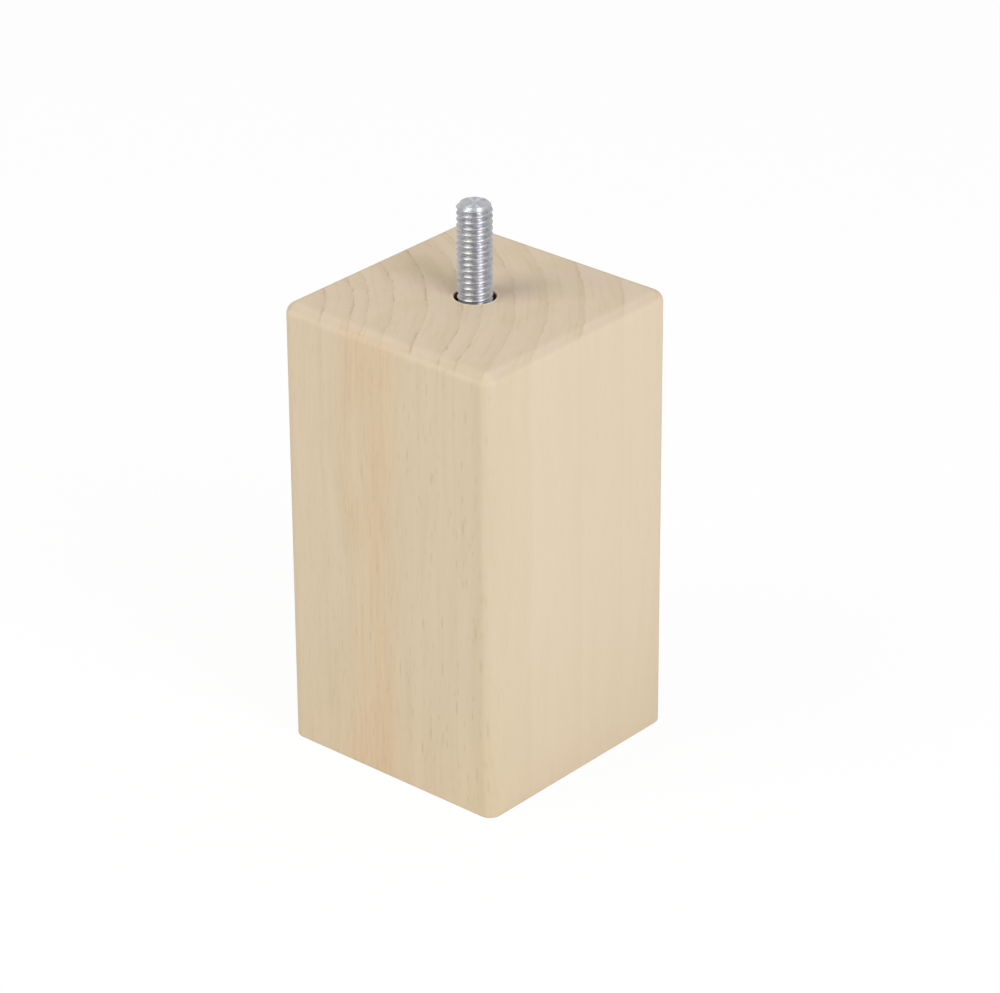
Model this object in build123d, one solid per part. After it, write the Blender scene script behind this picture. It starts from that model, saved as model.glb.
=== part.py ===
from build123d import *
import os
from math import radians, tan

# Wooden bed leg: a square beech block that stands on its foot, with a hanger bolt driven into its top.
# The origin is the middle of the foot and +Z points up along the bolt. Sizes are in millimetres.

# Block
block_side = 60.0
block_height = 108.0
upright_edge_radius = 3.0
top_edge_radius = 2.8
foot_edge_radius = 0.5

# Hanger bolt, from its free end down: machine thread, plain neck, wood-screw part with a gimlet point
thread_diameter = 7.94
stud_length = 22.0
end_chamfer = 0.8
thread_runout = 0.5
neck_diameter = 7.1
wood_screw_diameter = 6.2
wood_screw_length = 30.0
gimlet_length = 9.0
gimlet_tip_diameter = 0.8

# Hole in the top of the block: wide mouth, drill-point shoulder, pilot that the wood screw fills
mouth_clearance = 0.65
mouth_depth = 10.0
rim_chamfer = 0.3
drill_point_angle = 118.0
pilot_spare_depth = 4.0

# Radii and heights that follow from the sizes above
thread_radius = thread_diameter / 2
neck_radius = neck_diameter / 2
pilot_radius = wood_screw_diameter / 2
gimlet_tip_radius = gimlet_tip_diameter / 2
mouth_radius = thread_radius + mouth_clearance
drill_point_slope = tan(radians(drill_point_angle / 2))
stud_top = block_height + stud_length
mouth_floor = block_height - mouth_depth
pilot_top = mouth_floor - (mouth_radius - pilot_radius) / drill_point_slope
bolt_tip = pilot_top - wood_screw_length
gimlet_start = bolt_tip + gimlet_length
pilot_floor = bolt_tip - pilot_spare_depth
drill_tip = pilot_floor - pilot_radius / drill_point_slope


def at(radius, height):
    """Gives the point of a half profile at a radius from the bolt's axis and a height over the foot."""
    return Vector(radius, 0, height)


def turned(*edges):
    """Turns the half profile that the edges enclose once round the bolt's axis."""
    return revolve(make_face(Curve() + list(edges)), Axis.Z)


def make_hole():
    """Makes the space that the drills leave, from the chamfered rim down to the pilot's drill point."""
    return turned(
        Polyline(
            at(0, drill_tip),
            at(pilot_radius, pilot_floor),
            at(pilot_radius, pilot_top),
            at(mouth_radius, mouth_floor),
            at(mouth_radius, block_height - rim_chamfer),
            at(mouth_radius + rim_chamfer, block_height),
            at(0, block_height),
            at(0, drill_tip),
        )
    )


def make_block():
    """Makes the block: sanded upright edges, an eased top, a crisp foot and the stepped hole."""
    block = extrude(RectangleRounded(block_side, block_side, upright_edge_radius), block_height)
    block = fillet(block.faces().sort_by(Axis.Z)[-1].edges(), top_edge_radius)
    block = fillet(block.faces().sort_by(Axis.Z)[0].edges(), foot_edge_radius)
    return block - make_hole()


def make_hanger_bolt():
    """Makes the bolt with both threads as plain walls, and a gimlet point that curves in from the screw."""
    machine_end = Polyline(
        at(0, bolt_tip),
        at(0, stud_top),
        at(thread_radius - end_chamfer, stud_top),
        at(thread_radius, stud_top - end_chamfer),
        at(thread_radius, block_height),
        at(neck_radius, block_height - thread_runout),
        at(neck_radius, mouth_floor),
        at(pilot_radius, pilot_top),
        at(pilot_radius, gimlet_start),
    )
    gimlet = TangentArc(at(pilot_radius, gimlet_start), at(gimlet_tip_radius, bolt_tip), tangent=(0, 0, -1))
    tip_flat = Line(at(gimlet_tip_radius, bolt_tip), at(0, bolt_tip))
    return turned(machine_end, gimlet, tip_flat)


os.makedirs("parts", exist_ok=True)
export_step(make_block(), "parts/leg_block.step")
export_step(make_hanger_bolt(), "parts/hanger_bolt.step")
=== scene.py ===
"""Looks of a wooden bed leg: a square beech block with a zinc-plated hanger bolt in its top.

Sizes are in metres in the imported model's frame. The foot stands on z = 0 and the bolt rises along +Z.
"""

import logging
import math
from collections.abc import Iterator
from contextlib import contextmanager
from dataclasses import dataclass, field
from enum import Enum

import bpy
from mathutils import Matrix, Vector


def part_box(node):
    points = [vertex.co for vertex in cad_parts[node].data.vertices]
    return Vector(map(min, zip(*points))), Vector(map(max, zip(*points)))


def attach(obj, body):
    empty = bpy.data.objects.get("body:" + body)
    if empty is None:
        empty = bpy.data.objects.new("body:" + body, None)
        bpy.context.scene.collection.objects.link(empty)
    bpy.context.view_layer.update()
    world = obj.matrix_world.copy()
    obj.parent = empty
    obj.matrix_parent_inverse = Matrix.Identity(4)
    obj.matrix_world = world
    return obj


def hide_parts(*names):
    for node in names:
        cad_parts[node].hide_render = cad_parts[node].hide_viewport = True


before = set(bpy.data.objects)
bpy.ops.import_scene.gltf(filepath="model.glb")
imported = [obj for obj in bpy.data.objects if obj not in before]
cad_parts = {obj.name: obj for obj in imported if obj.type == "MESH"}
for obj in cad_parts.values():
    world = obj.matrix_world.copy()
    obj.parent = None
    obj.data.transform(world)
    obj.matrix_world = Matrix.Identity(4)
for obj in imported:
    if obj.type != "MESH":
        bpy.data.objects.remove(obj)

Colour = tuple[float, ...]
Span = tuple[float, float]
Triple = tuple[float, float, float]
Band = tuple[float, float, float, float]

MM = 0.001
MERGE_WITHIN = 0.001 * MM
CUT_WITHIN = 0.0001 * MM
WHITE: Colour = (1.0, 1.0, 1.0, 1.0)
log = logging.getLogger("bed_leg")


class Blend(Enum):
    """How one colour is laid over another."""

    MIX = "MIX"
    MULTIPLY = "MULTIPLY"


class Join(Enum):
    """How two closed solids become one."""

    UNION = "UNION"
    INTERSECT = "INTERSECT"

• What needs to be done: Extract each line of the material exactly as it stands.

• Exercise output:
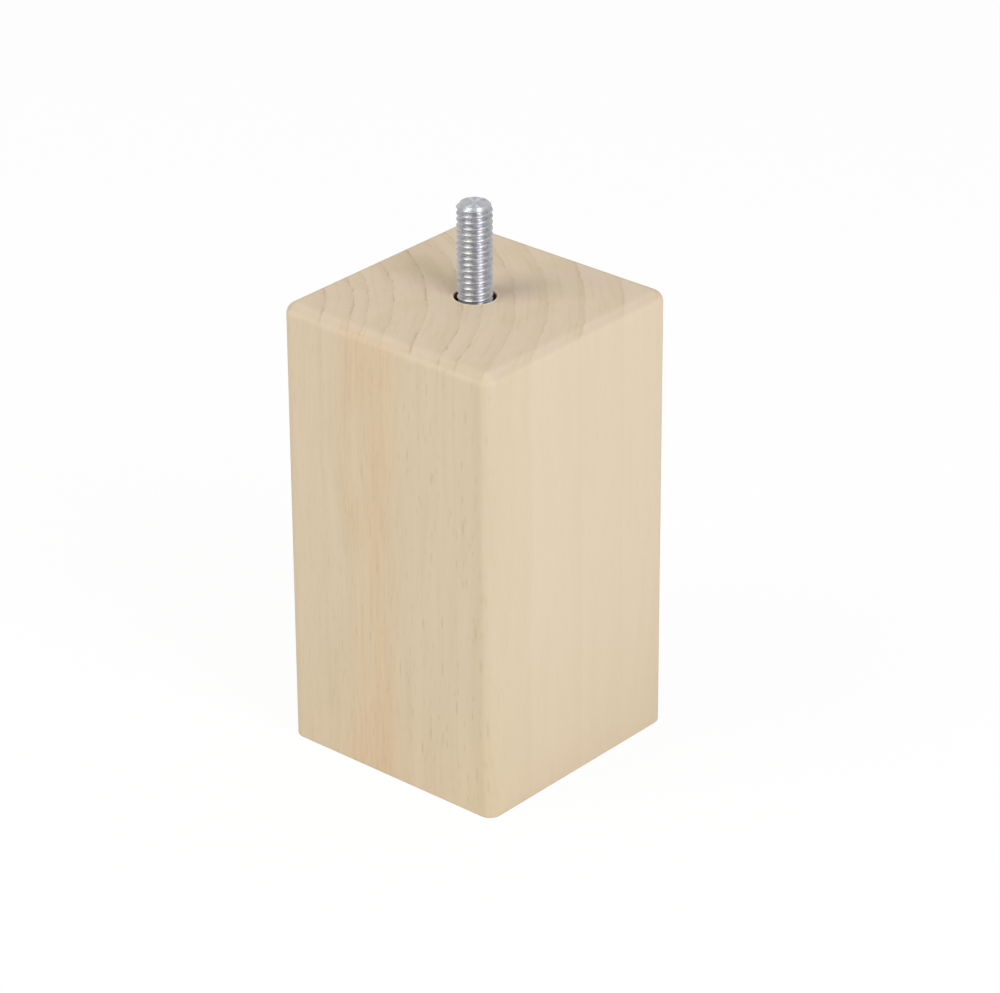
Model this object in build123d, one solid per part. After it, write the Blender scene script behind this picture. It starts from that model, saved as model.glb.
=== part.py ===
from build123d import *
import os
from math import radians, tan

# Wooden bed leg: a square beech block that stands on its foot, with a hanger bolt driven into its top.
# The origin is the middle of the foot and +Z points up along the bolt. Sizes are in millimetres.

# Block
block_side = 60.0
block_height = 108.0
upright_edge_radius = 3.0
top_edge_radius = 2.8
foot_edge_radius = 0.5

# Hanger bolt, from its free end down: machine thread, plain neck, wood-screw part with a gimlet point
thread_diameter = 7.94
stud_length = 22.0
end_chamfer = 0.8
thread_runout = 0.5
neck_diameter = 7.1
wood_screw_diameter = 6.2
wood_screw_length = 30.0
gimlet_length = 9.0
gimlet_tip_diameter = 0.8

# Hole in the top of the block: wide mouth, drill-point shoulder, pilot that the wood screw fills
mouth_clearance = 0.65
mouth_depth = 10.0
rim_chamfer = 0.3
drill_point_angle = 118.0
pilot_spare_depth = 4.0

# Radii and heights that follow from the sizes above
thread_radius = thread_diameter / 2
neck_radius = neck_diameter / 2
pilot_radius = wood_screw_diameter / 2
gimlet_tip_radius = gimlet_tip_diameter / 2
mouth_radius = thread_radius + mouth_clearance
drill_point_slope = tan(radians(drill_point_angle / 2))
stud_top = block_height + stud_length
mouth_floor = block_height - mouth_depth
pilot_top = mouth_floor - (mouth_radius - pilot_radius) / drill_point_slope
bolt_tip = pilot_top - wood_screw_length
gimlet_start = bolt_tip + gimlet_length
pilot_floor = bolt_tip - pilot_spare_depth
drill_tip = pilot_floor - pilot_radius / drill_point_slope


def at(radius, height):
    """Gives the point of a half profile at a radius from the bolt's axis and a height over the foot."""
    return Vector(radius, 0, height)


def turned(*edges):
    """Turns the half profile that the edges enclose once round the bolt's axis."""
    return revolve(make_face(Curve() + list(edges)), Axis.Z)


def make_hole():
    """Makes the space that the drills leave, from the chamfered rim down to the pilot's drill point."""
    return turned(
        Polyline(
            at(0, drill_tip),
            at(pilot_radius, pilot_floor),
            at(pilot_radius, pilot_top),
            at(mouth_radius, mouth_floor),
            at(mouth_radius, block_height - rim_chamfer),
            at(mouth_radius + rim_chamfer, block_height),
            at(0, block_height),
            at(0, drill_tip),
        )
    )


def make_block():
    """Makes the block: sanded upright edges, an eased top, a crisp foot and the stepped hole."""
    block = extrude(RectangleRounded(block_side, block_side, upright_edge_radius), block_height)
    block = fillet(block.faces().sort_by(Axis.Z)[-1].edges(), top_edge_radius)
    block = fillet(block.faces().sort_by(Axis.Z)[0].edges(), foot_edge_radius)
    return block - make_hole()


def make_hanger_bolt():
    """Makes the bolt with both threads as plain walls, and a gimlet point that curves in from the screw."""
    machine_end = Polyline(
        at(0, bolt_tip),
        at(0, stud_top),
        at(thread_radius - end_chamfer, stud_top),
        at(thread_radius, stud_top - end_chamfer),
        at(thread_radius, block_height),
        at(neck_radius, block_height - thread_runout),
        at(neck_radius, mouth_floor),
        at(pilot_radius, pilot_top),
        at(pilot_radius, gimlet_start),
    )
    gimlet = TangentArc(at(pilot_radius, gimlet_start), at(gimlet_tip_radius, bolt_tip), tangent=(0, 0, -1))
    tip_flat = Line(at(gimlet_tip_radius, bolt_tip), at(0, bolt_tip))
    return turned(machine_end, gimlet, tip_flat)


os.makedirs("parts", exist_ok=True)
export_step(make_block(), "parts/leg_block.step")
export_step(make_hanger_bolt(), "parts/hanger_bolt.step")
=== scene.py ===
"""Looks of a wooden bed leg: a square beech block with a zinc-plated hanger bolt in its top.

Sizes are in metres in the imported model's frame. The foot stands on z = 0 and the bolt rises along +Z.
"""

import logging
import math
from collections.abc import Iterator
from contextlib import contextmanager
from dataclasses import dataclass, field
from enum import Enum

import bpy
from mathutils import Matrix, Vector


def part_box(node):
    points = [vertex.co for vertex in cad_parts[node].data.vertices]
    return Vector(map(min, zip(*points))), Vector(map(max, zip(*points)))


def attach(obj, body):
    empty = bpy.data.objects.get("body:" + body)
    if empty is None:
        empty = bpy.data.objects.new("body:" + body, None)
        bpy.context.scene.collection.objects.link(empty)
    bpy.context.view_layer.update()
    world = obj.matrix_world.copy()
    obj.parent = empty
    obj.matrix_parent_inverse = Matrix.Identity(4)
    obj.matrix_world = world
    return obj


def hide_parts(*names):
    for node in names:
        cad_parts[node].hide_render = cad_parts[node].hide_viewport = True


before = set(bpy.data.objects)
bpy.ops.import_scene.gltf(filepath="model.glb")
imported = [obj for obj in bpy.data.objects if obj not in before]
cad_parts = {obj.name: obj for obj in imported if obj.type == "MESH"}
for obj in cad_parts.values():
    world = obj.matrix_world.copy()
    obj.parent = None
    obj.data.transform(world)
    obj.matrix_world = Matrix.Identity(4)
for obj in imported:
    if obj.type != "MESH":
        bpy.data.objects.remove(obj)

Colour = tuple[float, ...]
Span = tuple[float, float]
Triple = tuple[float, float, float]
Band = tuple[float, float, float, float]

MM = 0.001
MERGE_WITHIN = 0.001 * MM
CUT_WITHIN = 0.0001 * MM
WHITE: Colour = (1.0, 1.0, 1.0, 1.0)
log = logging.getLogger("bed_leg")


class Blend(Enum):
    """How one colour is laid over another."""

    MIX = "MIX"
    MULTIPLY = "MULTIPLY"


class Join(Enum):
    """How two closed solids become one."""

    UNION = "UNION"
    INTERSECT = "INTERSECT"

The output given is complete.